INSTRUCTIONS FOR THE TASK
Write out, unaltered, each line from the top of the records below down to the line where "# negative depth" appears, that line included.

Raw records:
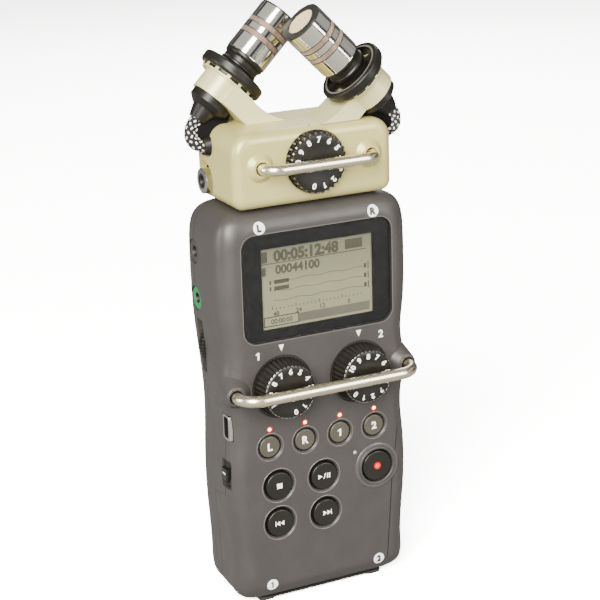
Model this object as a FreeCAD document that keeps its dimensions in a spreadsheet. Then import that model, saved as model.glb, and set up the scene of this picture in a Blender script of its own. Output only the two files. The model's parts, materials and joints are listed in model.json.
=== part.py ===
import FreeCAD, Part
import math
import os
from FreeCAD import Placement, Rotation, Vector

# Handheld field recorder with a detachable crossed-pair microphone capsule.
# Millimetres. +Z is up the recorder, from its connector end to the microphones. -Y is the
# side with the display. "depth" below is always the distance behind the front face, so a
# negative depth stands out in front of it. Left and right are the user's, -X and +X.

doc = FreeCAD.newDocument("field_recorder")
sheet = doc.addObject("Spreadsheet::Sheet", "dims")

DIMENSIONS = [
    # alias, value, meaning
    ("front_face", -11.88, "y of the recorder's front face"),
    ("body_depth", 31.0, "front face to back"),
    ("body_bottom", 1.2, "lower edge of the shells, above the connector plate"),
    ("body_top", 134.4, "top of the shells"),
    ("wall", 2.4, "shell wall"),
    ("edge_round", 6.5, "rounding of the front and back edges"),
    ("seam_gap", 0.25, "gap between the two shells"),
    ("window_width", 52.8, "display window"),
    ("window_height", 35.2, "display window"),
    ("window_middle", 109.3, "height of the window's middle"),
    ("lcd_width", 39.4, "visible display"),
    ("lcd_height", 26.6, "visible display"),
    ("lcd_middle", 108.6, "height of the display's middle"),
    ("gain_across", 13.9, "gain knobs, either side of the middle"),
    ("gain_height", 76.0, "gain knob axes"),
    ("gain_radius", 10.0, "gain knob skirt"),
    ("gain_face", 8.75, "radius of the gain knob's face"),
    ("gain_proud", 6.5, "gain knob above the front face"),
    ("bar_across", 31.0, "guard bar ends, either side of the middle"),
    ("bar_height", 76.1, "guard bar height"),
    ("bar_radius", 1.9, "guard bar rod"),
    ("bar_proud", 9.3, "guard bar axis in front of the face"),
    ("bar_bend", 6.6, "bend radius of the guard bar"),
    ("track_radius", 3.55, "track button"),
    ("track_height", 56.05, "track button axes"),
    ("track_pitch", 12.7, "between track buttons"),
    ("key_radius", 4.65, "transport button"),
    ("record_radius", 5.25, "record button"),
    ("key_gap", 0.5, "gap round a button"),
    ("stem_radius", 2.95, "knob stem"),
    ("bush_radius", 3.0, "bush that a knob stem turns in"),
    ("capsule_width", 55.0, "capsule housing"),
    ("capsule_bottom", 135.0, "lowest face of the capsule housing"),
    ("capsule_top", 159.0, "top face of the capsule housing"),
    ("capsule_depth", 30.6, "capsule housing, front to back"),
    ("capsule_seam", 16.0, "depth of the capsule's seam"),
    ("dial_radius", 10.0, "capsule level knob"),
    ("dial_height", 148.0, "capsule level knob axis"),
    ("dial_proud", 3.0, "capsule level knob above the face"),
    ("hoop_across", 18.9, "capsule guard bar ends"),
    ("hoop_height", 148.2, "capsule guard bar height"),
    ("hoop_radius", 1.8, "capsule guard bar rod"),
    ("hoop_proud", 6.3, "capsule guard bar axis in front of the face"),
    ("mic_middle", 14.85, "depth of the vertical axis that the two microphones mirror about"),
    ("mic_offset", 9.0, "each microphone's axis in front of or behind mic_middle"),
    ("mic_tip_across", 0.55, "microphone front, past the middle"),
    ("mic_tip_height", 190.4, "microphone front"),
    ("mic_radius", 7.1, "microphone body"),
    ("mic_length", 17.4, "microphone body"),
    ("ring_radius", 11.1, "shock mount ring, outside"),
    ("ring_hole", 8.9, "shock mount ring, inside"),
    ("ring_front", 22.7, "shock mount ring, from the microphone's front"),
    ("ring_length", 3.5, "shock mount ring, along the axis"),
    ("barrel_radius", 7.6, "microphone holder"),
    ("barrel_front", 27.2, "holder, from the microphone's front"),
    ("barrel_back", 34.3, "holder, from the microphone's front"),
    ("cable_radius", 2.15, "microphone cable"),
    ("battery_radius", 7.15, "AA cell"),
    ("battery_length", 50.0, "AA cell"),
    ("foot_height", 0.7, "feet below the connector plate"),
    ("combo_across", 12.0, "input sockets, either side of the middle"),
    ("combo_depth", 15.0, "input socket axes"),
    ("combo_radius", 10.0, "input socket"),
    ("combo_face", 9.0, "input socket, where it shows in the connector plate"),
    ("plug_radius", 3.25, "6.35 mm plug bore"),
    ("mini_radius", 1.8, "3.5 mm plug bore"),
    ("micro_radius", 1.3, "2.5 mm plug bore"),
    ("tripod_radius", 3.175, "quarter inch tripod thread"),
    ("tripod_height", 98.0, "tripod thread"),
]
for row, (alias, value, meaning) in enumerate(DIMENSIONS, 1):
    sheet.set(f"A{row}", meaning)
    sheet.set(f"B{row}", str(value))
    sheet.setAlias(f"B{row}", alias)
doc.recompute()
dim = {alias: float(sheet.get(alias)) for alias, value, meaning in DIMENSIONS}

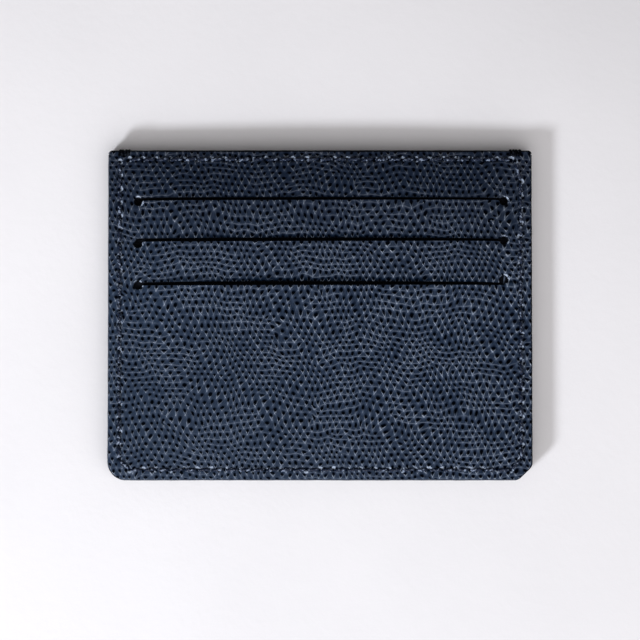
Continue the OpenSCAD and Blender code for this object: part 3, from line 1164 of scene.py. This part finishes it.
def box_mesh(low, high):
    """A closed box whose faces across its thickness are grids, so that it can bow."""
    gx, gy = np.meshgrid(*(spaced((low[axis], high[axis]), LINING_STEP) for axis in (0, 1)))
    grid = np.arange(gx.size).reshape(gx.shape)
    rim = [*grid[0], *grid[1:, -1], *grid[-1, -2::-1], *grid[-2:0:-1, 0]]
    points = np.column_stack([gx.ravel(), gy.ravel()])
    loops = [[int(i) for i in rim]]
    return sheet(points, grid_faces(*gx.shape), loops, bowed(low[2]), bowed(high[2]))


def front_lining(level):
    """A pocket lining: a sheet with a thicker hem at its top."""
    node = f"front_{level}_pocket_lining"
    low, high = low_mm(node), high_mm(node)
    sheet_top = low[2] + LINING_T
    boxes = [
        box_mesh(low, (high[0], high[1], sheet_top)),
        box_mesh((low[0], high[1] - HEM, sheet_top), high),
    ]
    lining = new_object(f"front_{level}_lining", *joined(boxes), LINING, flat=True)
    as_piece(lining, "pocket_lining", node)


for level in LEVELS:
    front_lining(level)

CAD_LOOKS = {
    "back_border_strips": BOARD, "centre_seam_strips": BOARD, "back_inner_panel": INNER,
    **{f"back_{level}_pocket_lining": LINING for level in LEVELS},
}
for node, material in CAD_LOOKS.items():
    mesh = frame["nodes"][node].data
    for i in range(len(mesh.materials)):
        mesh.materials[i] = material

# ------------ stage


FLOOR = 1500  # half the floor's width
SOFT_AZIMUTH, SOFT_ELEVATION = 285, 38  # where the room's soft light is brightest


def add_floor():
    verts = [(-FLOOR, -FLOOR, 0), (FLOOR, -FLOOR, 0), (FLOOR, FLOOR, 0), (-FLOOR, FLOOR, 0)]
    floor = new_object("floor", verts, [[0, 1, 2, 3]], pale_floor())


def aim(obj, target):
    obj.rotation_euler = (Vector(target) - obj.location).to_track_quat("-Z", "Y").to_euler()


def direction(azimuth, elevation):
    """A unit vector. Azimuth 0 is along +X, and 90 along +Y."""
    az, el = math.radians(azimuth), math.radians(elevation)
    return math.cos(el) * math.cos(az), math.cos(el) * math.sin(az), math.sin(el)


def add_key(azimuth, elevation, distance, size, watts, colour):
    """A small round light, which draws the edges of the shadows."""
    data = bpy.data.lights.new("key", "AREA")
    data.shape = "DISK"
    data.size = size
    data.energy = watts
    data.color = colour
    light = bpy.data.objects.new("key", data)
    light.location = Vector(direction(azimuth, elevation)) * distance
    aim(light, (0, 0, 0))
    bpy.context.scene.collection.objects.link(light)


def add_camera():
    """A long lens that looks almost straight down."""
    data = bpy.data.cameras.new("camera")
    distance = 0.652
    view_width = 0.151086
    elevation = math.radians(87.5)
    data.sensor_width = 36
    data.lens = data.sensor_width * distance / view_width
    camera = bpy.data.objects.new("camera", data)
    target = Vector((0, -0.0011, THICK * MM / 2))
    camera.location = target + Vector((0, -math.cos(elevation), math.sin(elevation))) * distance
    aim(camera, target)
    bpy.context.scene.collection.objects.link(camera)
    bpy.context.scene.camera = camera


def add_world():
    """A dim room with a broad soft light on the near side and a pale horizon."""
    world = bpy.data.worlds.new("studio")
    world.use_nodes = True
    n = Nodes(world.node_tree)
    place = n.add("TexCoord").outputs["Generated"]
    towards = n.vector("DOT_PRODUCT", place, direction(SOFT_AZIMUTH, SOFT_ELEVATION))
    soft = n.step(towards, 0.38, 0.96, 0.17, 1.57)
    background = n.tree.nodes["Background"]
    background.inputs["Color"].default_value = (1.0, 0.966, 0.95, 1)
    n.put(background.inputs["Strength"], n.step(n.split(place)[2], 0.08, 0.14, 0.9, soft))
    bpy.context.scene.world = world


add_floor()
add_key(azimuth=226, elevation=29.5, distance=0.87, size=0.17, watts=6.05,
        colour=(0.952, 0.966, 1.0))
add_world()
add_camera()
bpy.context.scene.view_settings.view_transform = "Standard"
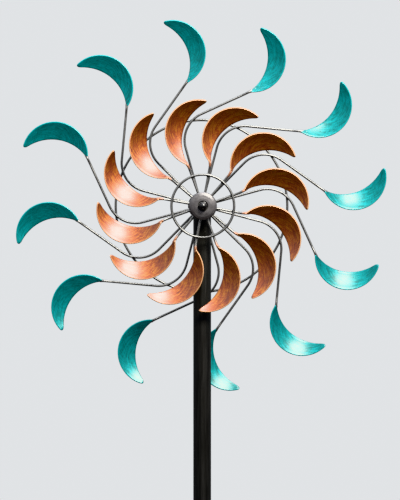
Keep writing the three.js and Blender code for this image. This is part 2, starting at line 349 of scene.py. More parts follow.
def blend(tree, factor, under, over):
    """One colour over another. The upper one is an RGB tuple."""
    inputs = {0: factor, 6: under, 7: (*over, 1)}
    return node(tree, "Mix", inputs, data_type="RGBA").outputs[2]


def span(tree, value, low, high, to_low=0.0, to_high=1.0):
    """A value carried smoothly from one range to another."""
    inputs = {"Value": value, "From Min": low, "From Max": high, "To Min": to_low, "To Max": to_high}
    return node(tree, "MapRange", inputs, interpolation_type="SMOOTHSTEP").outputs[0]


def set_bump(tree, shader, layers):
    """Bumps of (height, depth in metres), one on another."""
    normal = None
    for height, depth in layers:
        inputs = {"Height": height, "Distance": depth, "Strength": 1.0}
        if normal is not None:
            inputs["Normal"] = normal
        normal = node(tree, "Bump", inputs).outputs[0]
    tree.links.new(normal, shader.inputs["Normal"])


def object_coordinates(tree):
    return node(tree, "TexCoord").outputs["Object"]


def blade_paint(name, dark, body, bright, burnt, rim, metallic, roughness, coat):
    """Metallic lacquer over brushed sheet, burnt at the ends and pale on the turned rim. The pale rim is
    a painted highlight along the lip, together with paint worn at the edge. The `brush` attribute runs
    along the blade, across it and through the blades' numbers, in metres, so that no two are alike. The
    `share` attribute is 0 at the inner end and 1 at the outer one."""
    material, tree, shader = new_material(
        name,
        Metallic=metallic,
        Specular_IOR_Level=0.0,
        Coat_Weight=coat,
        Coat_Roughness=0.25,
        Coat_IOR=1.7,
    )
    brush = attribute(tree, "brush").outputs["Vector"]
    lengthwise = noise(tree, place_in(tree, brush, (0.16, 1.5, 1.0), 12), 330, 3, 0.6)
    oblique = noise(tree, place_in(tree, brush, (0.2, 1.5, 1.0), -34), 400, 2, 0.5)
    scratches = noise(tree, place_in(tree, brush, (0.12, 2.6, 1.0), 20), 520, 2, 0.5)
    patches = noise(tree, brush, 55, 3, 0.5)
    streaks = mean_of(tree, lengthwise, oblique, 0.68)
    tone = mean_of(tree, streaks, patches, 0.86)
    colour = ramp(tree, tone, [(0.4, dark), (0.5, body), (0.61, bright)])
    lines = span(tree, scratches, 0.6, 0.72)
    colour = blend(tree, product(tree, lines, 0.6), colour, bright)

    along = attribute(tree, "share").outputs["Fac"]
    root = span(tree, along, 0.0, 0.09, 0.75, 0.0)
    tip = span(tree, along, 0.93, 1.0, 0.0, 0.45)
    either = node(tree, "Math", {0: root, 1: tip}, operation="ADD").outputs[0]
    colour = blend(tree, product(tree, either, patches), colour, burnt)
    across = node(tree, "SeparateXYZ", {0: brush}).outputs["Y"]
    # Painted highlight: the pale rim colour is laid over the lip at the convex edge, with some paint
    # worn there.
    colour = blend(tree, span(tree, across, 0.9 * MM, 1.9 * MM, 0.9, 0.0), colour, rim)
    tree.links.new(colour, shader.inputs["Base Color"])

    rough = span(tree, tone, 0.35, 0.65, roughness + 0.08, roughness - 0.06)
    tree.links.new(rough, shader.inputs["Roughness"])
    set_bump(tree, shader, [(patches, 0.12 * MM), (streaks, 0.045 * MM), (lines, 0.012 * MM)])
    return material


def wire_paint():
    """Semi-gloss black paint. The `paint` attribute is how much copper has been sprayed over it."""
    material, tree, shader = new_material(
        "wire_black", Coat_Weight=1.0, Coat_Roughness=0.38, Coat_IOR=1.7
    )
    place = object_coordinates(tree)
    fine = noise(tree, place, 2200, 3)
    worn = noise(tree, place, 160, 5, 0.6)
    black = ramp(tree, worn, [(0.35, (0.006, 0.006, 0.0065)), (0.7, (0.02, 0.0195, 0.02))])
    sprayed = attribute(tree, "paint").outputs["Fac"]
    colour = blend(tree, sprayed, black, (0.3, 0.105, 0.035))
    tree.links.new(colour, shader.inputs["Base Color"])
    tree.links.new(product(tree, sprayed, 0.8), shader.inputs["Metallic"])
    tree.links.new(span(tree, fine, 0.2, 0.8, 0.24, 0.36), shader.inputs["Roughness"])
    set_bump(tree, shader, [(fine, 0.004 * MM)])
    return material


def pole_paint():
    """Satin black powder coat with faint orange peel, over marks drawn along the tube."""
    material, tree, shader = new_material("pole_black", Specular_IOR_Level=0.2)
    place = object_coordinates(tree)
    peel = noise(tree, place, 900, 3)
    drawn = noise(tree, place_in(tree, place, (1.0, 1.0, 0.06)), 260, 4, 0.6)
    colour = ramp(tree, drawn, [(0.35, (0.004, 0.004, 0.0042)), (0.7, (0.011, 0.011, 0.0115))])
    tree.links.new(colour, shader.inputs["Base Color"])
    tree.links.new(span(tree, drawn, 0.25, 0.75, 0.42, 0.52), shader.inputs["Roughness"])
    set_bump(tree, shader, [(peel, 0.05 * MM)])
    return material


def dark_lacquer(name, low, high, roughness):
    """Dark metallic lacquer with fine flakes and a slight cloudiness."""
    material, tree, shader = new_material(name, Metallic=0.75, Coat_Weight=0.4, Coat_Roughness=0.2)
    place = object_coordinates(tree)
    flakes = noise(tree, place, 1500, 4, 0.7)
    cloud = noise(tree, place, 90, 4, 0.6)
    colour = ramp(tree, cloud, [(0.35, low), (0.68, high)])
    tree.links.new(colour, shader.inputs["Base Color"])
    rough = span(tree, flakes, 0.25, 0.75, roughness - 0.05, roughness + 0.08)
    tree.links.new(rough, shader.inputs["Roughness"])
    set_bump(tree, shader, [(flakes, 0.03 * MM)])
    return material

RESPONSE
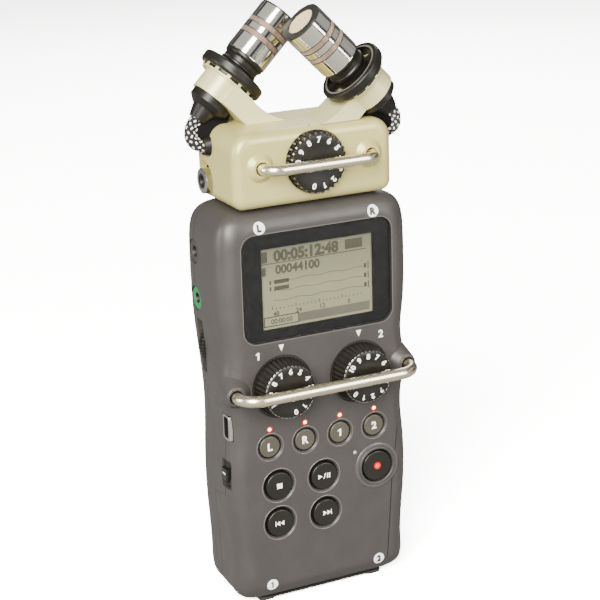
Model this object as a FreeCAD document that keeps its dimensions in a spreadsheet. Then import that model, saved as model.glb, and set up the scene of this picture in a Blender script of its own. Output only the two files. The model's parts, materials and joints are listed in model.json.
=== part.py ===
import FreeCAD, Part
import math
import os
from FreeCAD import Placement, Rotation, Vector

# Handheld field recorder with a detachable crossed-pair microphone capsule.
# Millimetres. +Z is up the recorder, from its connector end to the microphones. -Y is the
# side with the display. "depth" below is always the distance behind the front face, so a
# negative depth stands out in front of it. Left and right are the user's, -X and +X.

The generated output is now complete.